Identifying representative stakeholders for community dispute resolution is one of the first of essential steps in structuring a community mediation. While stakeholder identification is straight forward, generating quality responses that truly represent stakeholder beliefs is quite another, and possibly a much more, important step. Getting to the real story is not an easy exercise – but the entire mediation process depends upon candid input. Too often we mediators feel we are able, through active listening and mindfulness, to accurately record stakeholder beliefs, issues, emotions. Not always the case, and this is a part of the process with which I have struggled. This is why I devoted 2021 to learning how to hear the true story.

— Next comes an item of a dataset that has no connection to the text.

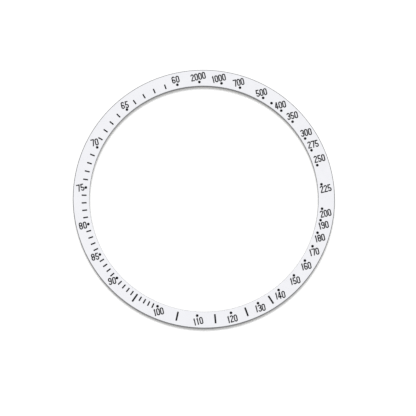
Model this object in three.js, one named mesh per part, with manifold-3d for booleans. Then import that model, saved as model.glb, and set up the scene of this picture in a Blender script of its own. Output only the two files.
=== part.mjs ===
// Watch bezel insert: a flat lacquered ring with a speed scale, in millimetres.
// +Z points out of the face, +Y passes through the 60 mark, and the back rests on Z = 0.
import * as THREE from 'three';
import { mergeVertices } from 'three/addons/utils/BufferGeometryUtils.js';
import Module from 'manifold-3d';

const wasm = await Module();
wasm.setup();

// Ring
const outerDiameter = 38.1;
const bandWidth = 2.4;
const ringThickness = 0.9;
const outerChamfer = 0.12;
const innerEdgeBreak = 0.03;
const backEdgeBreak = 0.04;

// Adhesive and its liner, both narrower than the ring so that neither shows from the front
const adhesiveThickness = 0.1;
const adhesiveInset = 0.25;
const linerThickness = 0.08;
const linerOverhang = 0.12;
const linerSlitWidth = 0.4;
const linerSlitAngle = 180;

// Marks: pockets in the face, each filled with lacquer that stands a hair proud
const pocketDepth = 0.12;
const fillClearance = 0.012;
const fillProud = 0.015;
const dotDiameter = 0.4;
const tickWidth = 0.2;
const tickLength = 0.72;
const barWidth = 0.25;

// How far a cutter runs past the face that it cuts through
const cutOverrun = 0.2;

// Places across the band, as shares of its width counted from the inner wall
const dotRowShare = 0.246;
const tickMiddleShare = 0.324;
const barEndShare = 0.7325;

// Speed scale: one turn of the seconds hand is 60 s, so a speed V stands at 21600 / V degrees
const turnTimesUnits = 21600;
const dotSpeeds = steps(60, 90, 5).concat(
  steps(100, 200, 10),
  steps(225, 300, 25),
  steps(350, 500, 50),
  steps(700, 1000, 300),
  steps(2000, 2000, 1),
);
const barSpeeds = steps(95, 135, 10);
const tickSpeeds = steps(61, 99, 1).filter((speed) => speed % 5 !== 0);

// Facets
const ringFacets = 144;
const backFacets = 96;
const dotFacets = 12;

const outerRadius = outerDiameter / 2;
const innerRadius = outerRadius - bandWidth;
const adhesiveBottom = linerThickness;
const ringBottom = adhesiveBottom + adhesiveThickness;
const faceHeight = ringBottom + ringThickness;
const pocketFloor = faceHeight - pocketDepth;

const lacqueredMetal = new THREE.MeshStandardMaterial({ color: 0xf1f1f4, roughness: 0.45, metalness: 0.1 });
const blackLacquer = new THREE.MeshStandardMaterial({ color: 0x141416, roughness: 0.4, metalness: 0 });
const adhesiveFilm = new THREE.MeshStandardMaterial({ color: 0xd9d8cf, roughness: 0.5, metalness: 0 });
const linerPaper = new THREE.MeshStandardMaterial({ color: 0xe8ddb5, roughness: 0.7, metalness: 0 });

function steps(first, last, step) {
  const count = Math.round((last - first) / step) + 1;
  return Array.from({ length: count }, (unused, index) => first + index * step);
}

// Clockwise from the 60 mark, in radians
function scaleAngle(speed) {
  return THREE.MathUtils.degToRad(turnTimesUnits / speed);
}

function toSolid(geometry) {
  const bare = geometry.clone();
  bare.deleteAttribute('normal');
  bare.deleteAttribute('uv');
  const merged = mergeVertices(bare);
  return new wasm.Manifold(new wasm.Mesh({
    numProp: 3,
    vertProperties: new Float32Array(merged.attributes.position.array),
    triVerts: new Uint32Array(merged.index.array),
  }));
}

function toGeometry(solid) {
  const mesh = solid.getMesh();
  const geometry = new THREE.BufferGeometry();
  geometry.setAttribute('position', new THREE.BufferAttribute(mesh.vertProperties, mesh.numProp));
  geometry.setIndex(new THREE.BufferAttribute(mesh.triVerts, 1));
  geometry.computeVertexNormals();
  return geometry;
}

function addPiece(group, name, geometry, material) {
  const piece = new THREE.Mesh(geometry, material);
  piece.name = name;
  group.add(piece);
  return piece;
}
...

Helping individuals share important stories, beliefs and memories is assisted by:
- Relinquishing Control of the Story
- Transcend Active Listening to Simply Hearing
- Honor the Story Teller
The True Story – Resist the Need to “Grant” the Voice
Those of us involved in dispute resolution need to get past the urge to “grant” the participant stakeholder his or her voice in community mediation. This is particularly difficult for mediators involved in community or group dispute resolution. Our motives may be very genuine. However, in our quest for inclusion, we believe (not always correctly) that our invitation to share participant stories is a way to garner contributions from the disenfranchised. What we need to realize is that the simple act of “granting” individual voice is a demonstration of power. In other words, if my agenda is to grant stakeholders the ability to tell their story… I am also in the position to control venue, topic, time and final presentation.
I was fortunate to spend time with Dr. Anuchka Ramos-Ruiz, Vice Provost and professor in the Interdisciplinary School of Humanistic and Social Studies at the Universidad del Sagrado Corazón, Puerto Rico. Dr. Ramos-Ruiz has the powerful philosophy that everyone has an important story. These stories are the threads that make up the tapestry of civilization, and each story needs to be expressed candidly by the stakeholder in their own unique manner and on their terms. When we approach storytelling by granting others their voice or granting their right to tell their story, we are demonstrating our power to allow (or disallow) the story to be told. Some may say this issue is simply semantics – but stay with me.
Dr. Ramos-Ruiz doctoral work is in Literature and Cultural Studies from the University of Santiago de Compostela, Spain. She has a wide array of pop culture and literary references that allow her to reach different audiences. In the word of Dr. Ramos-Ruiz, “…in our day-to-day activities and the archives of memory, there are lessons, stories, and observations that are worth documenting.” This is particularly true in building group understanding and community dialogue. These are the stories and recollections for which we should listen.
Get the True Story – Moving Beyond Active Listening
The mediator / facilitator walks a difficult path. The need to create an environment for each party to comfortably and fully communicate while dealing with issues of power imbalances, may seem impossible. The role of referee is never a valued position as it speaks to the directive nature of dispute resolution. On the other hand, despite all the preparation and agreement to proceed, power positioning can be unintentional and very subtle. In genuine dialogue, we facilitators need to suspend our own opinion and urge to control.
How we do this is by hearing. Studies by Glenn and Kuttner (2013), employed the research method of conversation analysis (CA) to study the mechanics of talk that either contribute or undermine relational interaction in negotiation and conflict resolution. The study addressed the importance of identifying and being sensitive to micro-expressions in dispute resolution. Relational awareness and dialogue that call for moving beyond active listening and reframing, is a massive step towards genuine dialogue.
Honor the Story – Facilitator Diversity
That’s right – regardless of training and experience, mediator and facilitator selection should consider certain demographic needs. The National Association for Community Mediation (NAFCM) has produced an excellent community mediation start-up guide addresses the issue of mediator diversity (2012, p.421). The important take away is the need for the interview to be conducted by an individual who understands of the population they serve. It’s a balance, and in our opinion, not so much a need to mirror the stakeholder profile as to honor the story. I recently declined an invitation to interview minority football players. As an older female who lacks understanding of college and professional football – I was clearly not the appropriate interviewer.
The Objective – The Right to be Heard and Understood
In the end, each of us need to understand the vital importance of the unaffected story. Focusing our perception on perceiving what is genuine and, (in the words of Dr. Ramos-Ruiz), honoring the story, paves the way for honest dialogue.
As always, we appreciate your questions and comments. While there are no two conflict situations the same, the value of the commitment to identifying the real stories remain constant.
Glenn, P., & Kuttner, R. (2013). Dialogue, dispute resolution, and talk-in-interaction: On empirical studies of ephemeral phenomena. Negotiation & Conflict Management Research, 6(1), 13–31. https://doi-org.ezproxy.csupueblo.edu/10.1111/ncmr.12001
Community Mediation Center Start-up Guide. (2012). https:/nafcm.org/mediationguide.
Seaman, R. (2016). Explorative Mediation at Work The Importance of Dialogue for Mediation Practice . Palgrave Macmillan UK.